Monday, September 13, 2010


apartment complexes / a side road

I was placed in a homestay in Higashiyamatoshi.  It's about 45min by train from Shinjuku.  Everyone says that this is 'rural' Japan, but its just as busy a neighborhood as some areas of Pittsburgh.  The pictures that I took of Higashiyamatoshi I took with the intention of making it seem more rural, but it really is quite bustling.  It's just a ten minute bus ride to Tachikawa, and that is certainly not rural by any stretch.  

There is this little field with walking / bike baths running through it.  It's adorable.  

The fact that all the Japanese people here call this 'rural' really is a testament to how ... crowded Japan is.  The population is truly immense for the size of the land, and you can sometimes feel it while walking down the streets in Tokyo.  However what is interesting is that this large population has given birth to a subculture based upon keeping your existence as unbothersome as possible.  When you are figurative bumping elbows with your neighbors all the time, it's best to be as little of a disturbance as possible. 

This little segment where the grass overcomes the road is my favorite path. 

It's interesting, because everyone that has been to Japan, and even those who haven't, all profess that Japanese people are so polite and they are so respectful of one another.  Whether this is actually true or not I'm sure is debatable, but there is definitely a culture surrounding how not to disturb those around you.  However I don't think it's as self-sacrificing as some romanticists would like to believe, I think its just a result of the acknowledgement that everyone is better off if everyone follows that code.  It's selfish, and very effective.  

A lot of things here seem more effective than I to what I am accustomed.  Many things are so systematic.  The bike culture amazes me.  Today I rode for the first time long distances, and it was great.  I also got the bike fixed up from its sad state of disrepair for only ¥210!  I think the guy might have felt bad for me because I clearly only understood parts of his explanations of what was wrong with the bike, and I was clearly frazzled. (I had walked a mile with the bike to pump the tires, only to get on and on and find that the pedals didn't work the wheels)

Here the sucker is.  She's a cutie.  


  1. yet people crowd onto elevators and subways in a rather impolite (by american standards) way. "pushing" is not exactly the right word, its more forceful than that. of course, it feels polite because they don't look at you, and no one says a thing, but i'm still getting rather jostled, especially if i don't board fast enough. i was just thinking about this today because getting on the elevator at thackery (heading to japanese class coincidentally) classmates got on in front of me and just stood there, blocking the entrance, and i thought, if i was in japan, i'd just push her over and get on rather than stand frustrated, muttering, excuse me, which I KNOW SHE HEARD! :-)

    anyway, awesome photos and observations. i'm looking forward to reading, and seeing more.

  2. Whoa. "Rural" Japan looks suburban... except for the spacing between homes, which definitely looks city-ish for us Americans.

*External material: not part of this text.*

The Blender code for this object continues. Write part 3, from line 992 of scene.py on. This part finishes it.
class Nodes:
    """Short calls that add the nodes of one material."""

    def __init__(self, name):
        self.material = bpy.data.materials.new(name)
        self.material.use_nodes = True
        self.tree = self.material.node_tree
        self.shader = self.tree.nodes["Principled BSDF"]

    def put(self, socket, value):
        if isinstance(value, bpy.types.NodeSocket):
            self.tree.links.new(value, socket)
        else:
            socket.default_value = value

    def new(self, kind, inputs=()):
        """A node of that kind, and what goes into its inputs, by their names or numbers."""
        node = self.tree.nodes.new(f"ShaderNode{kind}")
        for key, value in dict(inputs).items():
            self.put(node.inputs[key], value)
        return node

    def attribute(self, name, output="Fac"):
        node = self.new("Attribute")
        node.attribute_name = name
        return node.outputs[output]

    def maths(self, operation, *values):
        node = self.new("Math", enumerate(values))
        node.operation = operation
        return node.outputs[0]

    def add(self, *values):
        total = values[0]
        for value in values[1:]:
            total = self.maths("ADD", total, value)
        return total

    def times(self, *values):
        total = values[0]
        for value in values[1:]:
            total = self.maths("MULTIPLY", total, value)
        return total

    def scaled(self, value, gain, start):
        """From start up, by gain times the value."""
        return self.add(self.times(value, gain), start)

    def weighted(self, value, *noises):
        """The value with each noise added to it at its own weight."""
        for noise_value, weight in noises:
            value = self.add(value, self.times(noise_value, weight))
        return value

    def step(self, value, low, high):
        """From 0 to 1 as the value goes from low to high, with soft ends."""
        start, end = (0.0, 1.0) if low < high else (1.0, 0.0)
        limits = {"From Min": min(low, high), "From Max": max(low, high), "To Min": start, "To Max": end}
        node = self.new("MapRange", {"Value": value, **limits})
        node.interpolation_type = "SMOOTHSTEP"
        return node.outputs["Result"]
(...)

The contrast between the open spaces (the fields) and the tiny ones (the houses) seems kinda strange, but endearing. Love your pictures!

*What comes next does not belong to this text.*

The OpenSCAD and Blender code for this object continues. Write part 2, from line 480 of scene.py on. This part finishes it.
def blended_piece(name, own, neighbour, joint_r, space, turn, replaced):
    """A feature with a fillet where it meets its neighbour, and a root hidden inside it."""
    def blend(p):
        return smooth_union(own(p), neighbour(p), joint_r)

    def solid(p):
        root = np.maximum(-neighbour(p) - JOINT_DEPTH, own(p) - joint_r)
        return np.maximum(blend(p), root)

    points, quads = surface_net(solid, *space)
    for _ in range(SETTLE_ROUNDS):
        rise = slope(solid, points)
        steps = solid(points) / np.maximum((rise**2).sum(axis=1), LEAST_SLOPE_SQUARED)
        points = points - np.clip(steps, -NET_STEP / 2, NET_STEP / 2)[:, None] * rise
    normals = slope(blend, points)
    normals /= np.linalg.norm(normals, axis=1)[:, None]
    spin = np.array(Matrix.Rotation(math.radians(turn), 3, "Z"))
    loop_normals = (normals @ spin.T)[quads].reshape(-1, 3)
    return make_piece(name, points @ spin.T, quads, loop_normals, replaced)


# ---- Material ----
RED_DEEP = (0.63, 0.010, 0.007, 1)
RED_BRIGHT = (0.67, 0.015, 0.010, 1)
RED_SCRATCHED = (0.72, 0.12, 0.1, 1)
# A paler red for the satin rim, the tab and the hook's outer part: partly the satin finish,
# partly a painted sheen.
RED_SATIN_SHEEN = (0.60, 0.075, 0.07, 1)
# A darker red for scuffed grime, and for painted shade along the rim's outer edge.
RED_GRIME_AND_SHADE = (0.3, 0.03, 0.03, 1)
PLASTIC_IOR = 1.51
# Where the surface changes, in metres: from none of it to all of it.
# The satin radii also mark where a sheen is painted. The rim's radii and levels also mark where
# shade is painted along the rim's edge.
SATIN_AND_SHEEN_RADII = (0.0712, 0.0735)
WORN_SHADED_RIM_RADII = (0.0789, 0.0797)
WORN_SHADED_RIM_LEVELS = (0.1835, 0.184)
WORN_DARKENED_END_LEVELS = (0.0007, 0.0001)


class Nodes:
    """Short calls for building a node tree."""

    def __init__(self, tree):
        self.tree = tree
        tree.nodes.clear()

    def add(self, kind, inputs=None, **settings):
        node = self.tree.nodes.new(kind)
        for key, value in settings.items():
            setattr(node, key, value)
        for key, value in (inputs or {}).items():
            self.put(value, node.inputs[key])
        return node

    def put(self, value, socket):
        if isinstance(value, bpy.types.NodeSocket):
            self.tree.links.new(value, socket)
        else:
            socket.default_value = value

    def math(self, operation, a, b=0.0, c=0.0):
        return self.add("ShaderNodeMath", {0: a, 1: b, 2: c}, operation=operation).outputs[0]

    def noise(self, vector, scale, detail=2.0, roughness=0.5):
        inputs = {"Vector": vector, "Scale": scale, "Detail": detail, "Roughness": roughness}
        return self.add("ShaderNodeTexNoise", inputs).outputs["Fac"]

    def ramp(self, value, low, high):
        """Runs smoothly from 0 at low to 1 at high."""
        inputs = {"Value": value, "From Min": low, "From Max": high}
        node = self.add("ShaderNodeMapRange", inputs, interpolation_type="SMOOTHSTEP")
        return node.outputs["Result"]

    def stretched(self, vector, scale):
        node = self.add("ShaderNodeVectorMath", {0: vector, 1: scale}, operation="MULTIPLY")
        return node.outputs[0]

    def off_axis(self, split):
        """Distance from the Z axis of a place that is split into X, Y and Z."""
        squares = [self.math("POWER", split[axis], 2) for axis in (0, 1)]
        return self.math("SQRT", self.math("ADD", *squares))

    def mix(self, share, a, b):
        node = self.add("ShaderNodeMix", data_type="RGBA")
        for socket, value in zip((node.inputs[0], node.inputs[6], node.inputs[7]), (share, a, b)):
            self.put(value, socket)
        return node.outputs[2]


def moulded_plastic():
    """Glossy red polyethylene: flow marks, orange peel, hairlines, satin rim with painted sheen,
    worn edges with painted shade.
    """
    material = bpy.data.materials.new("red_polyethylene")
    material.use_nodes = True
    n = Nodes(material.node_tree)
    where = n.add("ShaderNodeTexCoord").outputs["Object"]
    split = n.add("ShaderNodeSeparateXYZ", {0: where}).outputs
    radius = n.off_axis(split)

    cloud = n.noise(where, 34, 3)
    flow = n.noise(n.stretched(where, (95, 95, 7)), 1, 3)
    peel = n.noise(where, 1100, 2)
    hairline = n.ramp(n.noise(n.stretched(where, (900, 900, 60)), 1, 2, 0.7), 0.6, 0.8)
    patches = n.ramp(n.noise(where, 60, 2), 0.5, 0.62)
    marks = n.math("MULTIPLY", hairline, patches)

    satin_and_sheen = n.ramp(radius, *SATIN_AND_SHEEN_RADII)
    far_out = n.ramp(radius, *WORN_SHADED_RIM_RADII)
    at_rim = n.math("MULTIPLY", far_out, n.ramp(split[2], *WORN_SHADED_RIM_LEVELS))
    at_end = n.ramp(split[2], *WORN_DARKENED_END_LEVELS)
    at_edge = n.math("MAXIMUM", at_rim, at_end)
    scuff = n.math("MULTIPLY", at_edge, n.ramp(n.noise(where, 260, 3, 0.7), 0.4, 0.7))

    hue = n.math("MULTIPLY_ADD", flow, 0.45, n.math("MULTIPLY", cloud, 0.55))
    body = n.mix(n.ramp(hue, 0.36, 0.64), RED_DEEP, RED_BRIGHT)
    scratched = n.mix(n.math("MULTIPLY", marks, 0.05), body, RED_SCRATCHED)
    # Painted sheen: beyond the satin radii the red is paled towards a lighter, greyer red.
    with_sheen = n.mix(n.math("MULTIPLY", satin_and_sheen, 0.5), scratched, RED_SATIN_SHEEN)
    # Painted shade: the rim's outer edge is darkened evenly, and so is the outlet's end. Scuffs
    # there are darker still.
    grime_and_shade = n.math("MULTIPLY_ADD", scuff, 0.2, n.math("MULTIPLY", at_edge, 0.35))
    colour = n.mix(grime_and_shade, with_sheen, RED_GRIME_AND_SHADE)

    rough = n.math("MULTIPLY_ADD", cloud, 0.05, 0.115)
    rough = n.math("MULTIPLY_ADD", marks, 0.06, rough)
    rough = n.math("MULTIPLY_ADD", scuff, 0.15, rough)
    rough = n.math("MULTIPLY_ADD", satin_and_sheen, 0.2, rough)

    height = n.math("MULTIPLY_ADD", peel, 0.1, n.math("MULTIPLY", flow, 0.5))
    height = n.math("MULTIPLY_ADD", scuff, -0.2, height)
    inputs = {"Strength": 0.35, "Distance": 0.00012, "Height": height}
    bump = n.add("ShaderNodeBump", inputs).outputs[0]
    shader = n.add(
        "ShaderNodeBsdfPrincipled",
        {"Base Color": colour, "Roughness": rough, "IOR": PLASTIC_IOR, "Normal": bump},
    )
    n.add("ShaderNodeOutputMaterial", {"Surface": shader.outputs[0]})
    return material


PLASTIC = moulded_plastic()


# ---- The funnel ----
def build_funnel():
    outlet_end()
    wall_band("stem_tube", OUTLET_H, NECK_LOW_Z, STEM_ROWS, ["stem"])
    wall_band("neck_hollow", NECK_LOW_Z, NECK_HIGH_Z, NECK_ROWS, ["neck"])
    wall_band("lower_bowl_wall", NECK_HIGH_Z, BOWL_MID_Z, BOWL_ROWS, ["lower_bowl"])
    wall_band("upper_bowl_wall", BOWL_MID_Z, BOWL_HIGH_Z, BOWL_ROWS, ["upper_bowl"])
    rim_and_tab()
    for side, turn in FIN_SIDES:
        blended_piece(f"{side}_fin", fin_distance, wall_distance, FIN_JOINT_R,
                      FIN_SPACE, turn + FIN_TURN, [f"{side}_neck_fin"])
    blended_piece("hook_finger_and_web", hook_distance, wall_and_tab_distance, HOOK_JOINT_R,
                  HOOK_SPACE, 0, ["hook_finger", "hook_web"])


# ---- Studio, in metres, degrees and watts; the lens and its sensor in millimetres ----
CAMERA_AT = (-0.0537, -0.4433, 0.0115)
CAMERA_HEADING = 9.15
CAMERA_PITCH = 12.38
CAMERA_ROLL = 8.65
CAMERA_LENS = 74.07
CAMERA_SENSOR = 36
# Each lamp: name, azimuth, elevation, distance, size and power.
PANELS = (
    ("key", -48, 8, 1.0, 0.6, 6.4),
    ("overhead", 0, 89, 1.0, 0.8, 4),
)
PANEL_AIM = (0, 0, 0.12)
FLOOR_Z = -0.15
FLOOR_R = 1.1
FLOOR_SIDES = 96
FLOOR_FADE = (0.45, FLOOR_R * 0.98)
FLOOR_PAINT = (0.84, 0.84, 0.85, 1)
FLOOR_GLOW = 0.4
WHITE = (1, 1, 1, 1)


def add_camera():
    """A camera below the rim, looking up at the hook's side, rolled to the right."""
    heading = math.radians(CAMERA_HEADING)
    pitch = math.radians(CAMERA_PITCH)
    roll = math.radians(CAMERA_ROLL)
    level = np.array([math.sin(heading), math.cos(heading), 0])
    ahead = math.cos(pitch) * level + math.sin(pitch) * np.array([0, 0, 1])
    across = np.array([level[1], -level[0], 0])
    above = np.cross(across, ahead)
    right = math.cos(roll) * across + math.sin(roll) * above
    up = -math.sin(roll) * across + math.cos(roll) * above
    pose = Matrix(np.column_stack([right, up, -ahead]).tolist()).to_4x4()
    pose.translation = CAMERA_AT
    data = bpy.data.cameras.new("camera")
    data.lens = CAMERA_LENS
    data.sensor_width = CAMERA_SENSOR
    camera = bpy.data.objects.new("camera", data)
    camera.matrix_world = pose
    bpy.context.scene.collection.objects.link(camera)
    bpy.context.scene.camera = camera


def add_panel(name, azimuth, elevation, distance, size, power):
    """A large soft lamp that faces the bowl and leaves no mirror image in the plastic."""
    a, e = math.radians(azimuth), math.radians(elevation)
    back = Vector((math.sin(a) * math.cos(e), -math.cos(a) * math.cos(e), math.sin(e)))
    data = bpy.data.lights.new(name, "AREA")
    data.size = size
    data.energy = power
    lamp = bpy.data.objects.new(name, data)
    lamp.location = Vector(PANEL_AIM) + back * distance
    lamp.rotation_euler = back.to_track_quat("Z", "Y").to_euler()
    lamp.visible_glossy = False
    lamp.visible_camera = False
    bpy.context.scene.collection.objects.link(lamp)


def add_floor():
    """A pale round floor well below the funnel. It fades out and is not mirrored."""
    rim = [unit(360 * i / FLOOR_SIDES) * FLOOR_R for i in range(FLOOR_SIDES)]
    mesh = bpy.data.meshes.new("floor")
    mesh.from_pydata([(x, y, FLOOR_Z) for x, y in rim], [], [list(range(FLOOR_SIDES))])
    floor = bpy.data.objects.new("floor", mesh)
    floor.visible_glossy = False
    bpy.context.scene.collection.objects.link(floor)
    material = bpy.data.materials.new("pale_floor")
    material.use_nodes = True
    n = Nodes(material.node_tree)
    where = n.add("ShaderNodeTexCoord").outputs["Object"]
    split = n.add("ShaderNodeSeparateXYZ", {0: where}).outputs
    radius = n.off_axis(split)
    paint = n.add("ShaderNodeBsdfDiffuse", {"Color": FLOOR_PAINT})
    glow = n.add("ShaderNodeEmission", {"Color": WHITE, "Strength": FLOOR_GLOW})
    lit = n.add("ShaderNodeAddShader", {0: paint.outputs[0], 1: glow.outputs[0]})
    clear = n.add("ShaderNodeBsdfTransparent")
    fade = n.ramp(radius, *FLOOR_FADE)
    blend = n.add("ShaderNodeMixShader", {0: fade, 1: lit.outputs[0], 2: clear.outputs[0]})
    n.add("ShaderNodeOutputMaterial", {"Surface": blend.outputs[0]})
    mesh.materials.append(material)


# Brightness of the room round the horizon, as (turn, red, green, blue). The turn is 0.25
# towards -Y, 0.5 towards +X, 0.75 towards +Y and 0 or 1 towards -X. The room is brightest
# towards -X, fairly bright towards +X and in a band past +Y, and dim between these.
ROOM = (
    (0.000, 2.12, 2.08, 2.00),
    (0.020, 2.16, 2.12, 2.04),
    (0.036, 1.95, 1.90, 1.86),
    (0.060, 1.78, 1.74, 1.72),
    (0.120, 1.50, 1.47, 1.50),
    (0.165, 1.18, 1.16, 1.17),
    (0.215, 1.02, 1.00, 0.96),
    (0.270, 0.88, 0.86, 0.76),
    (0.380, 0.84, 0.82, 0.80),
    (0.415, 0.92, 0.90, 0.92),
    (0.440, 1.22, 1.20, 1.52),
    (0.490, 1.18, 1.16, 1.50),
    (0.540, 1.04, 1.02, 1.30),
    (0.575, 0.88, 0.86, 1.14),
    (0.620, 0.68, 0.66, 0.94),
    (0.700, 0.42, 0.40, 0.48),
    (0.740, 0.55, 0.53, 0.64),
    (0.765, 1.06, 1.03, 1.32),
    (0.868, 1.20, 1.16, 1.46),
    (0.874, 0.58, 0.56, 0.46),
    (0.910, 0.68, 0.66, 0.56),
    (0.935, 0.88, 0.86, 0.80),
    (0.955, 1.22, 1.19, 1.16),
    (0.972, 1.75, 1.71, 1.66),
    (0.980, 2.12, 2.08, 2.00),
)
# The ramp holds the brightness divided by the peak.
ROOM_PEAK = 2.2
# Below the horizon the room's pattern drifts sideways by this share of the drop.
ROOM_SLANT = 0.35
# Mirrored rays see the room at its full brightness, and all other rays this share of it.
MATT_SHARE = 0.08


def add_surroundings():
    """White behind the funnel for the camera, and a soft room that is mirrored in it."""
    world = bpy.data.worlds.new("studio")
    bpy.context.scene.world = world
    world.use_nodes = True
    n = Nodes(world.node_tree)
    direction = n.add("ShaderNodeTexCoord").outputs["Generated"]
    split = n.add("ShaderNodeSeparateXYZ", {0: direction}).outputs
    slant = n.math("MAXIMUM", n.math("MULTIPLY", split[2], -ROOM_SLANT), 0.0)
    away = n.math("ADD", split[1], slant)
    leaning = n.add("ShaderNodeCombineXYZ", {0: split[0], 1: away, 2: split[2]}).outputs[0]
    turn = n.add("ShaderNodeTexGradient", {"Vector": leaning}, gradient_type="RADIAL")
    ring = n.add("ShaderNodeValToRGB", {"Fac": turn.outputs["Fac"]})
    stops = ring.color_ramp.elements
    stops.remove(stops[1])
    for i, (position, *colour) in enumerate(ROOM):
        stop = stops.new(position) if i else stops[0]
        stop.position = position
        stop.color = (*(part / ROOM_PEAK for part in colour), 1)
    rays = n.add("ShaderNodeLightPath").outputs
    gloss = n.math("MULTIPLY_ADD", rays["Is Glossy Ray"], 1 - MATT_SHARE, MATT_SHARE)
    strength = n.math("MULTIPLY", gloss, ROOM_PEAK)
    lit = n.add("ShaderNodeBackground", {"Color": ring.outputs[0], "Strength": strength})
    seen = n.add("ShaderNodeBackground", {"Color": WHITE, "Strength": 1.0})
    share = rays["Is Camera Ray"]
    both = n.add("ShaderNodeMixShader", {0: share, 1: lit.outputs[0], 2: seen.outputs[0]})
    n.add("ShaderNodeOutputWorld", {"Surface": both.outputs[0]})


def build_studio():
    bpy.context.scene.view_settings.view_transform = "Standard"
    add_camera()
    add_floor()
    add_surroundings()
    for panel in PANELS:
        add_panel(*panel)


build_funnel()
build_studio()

  3. @Rebecca: Yeah its definitely a little crazy with trains, although I can't say I've taken an elevator yet (except for the school ones) so we'll see. On the train people do that thing where they enter the train backwards and just push everyone else behind them closer together. Sometimes I think.. I have no more space, we at capacity. Several stops later I realize that I had much more space for the taking @_@

    @Lauren - Yeah like I said, I really tried to rural these pictures up. It's not even as rural as this looks here. I'm going to go out in a bit with my camera and I'll post some more accurately representative photos. I'm glad you like them :3

  4. yes, yes. you are thinking, not a single other person can possible fit into this filled to capacity box, not even a skinny japanese person, and yet, somehow, at least six more people shove their way on. its a bit of an art. some kind of inverse law of space going on. (except i'm mixing all my metaphors a bit). i did ride all the way to shinjuku once with my ass resting against some guy behind me. never even saw what he looked like.

    when you get outside tokyo, things do open up a bit. i visited a friend in gunma (about two hours away) and that was rural. there were stretches of rice fields and plots of land, and actual space. it was cooler than tokyo being a bit close to the mountains. and on a clear, from a high tower in the garden park we visited, you are supposed to be able to see the city.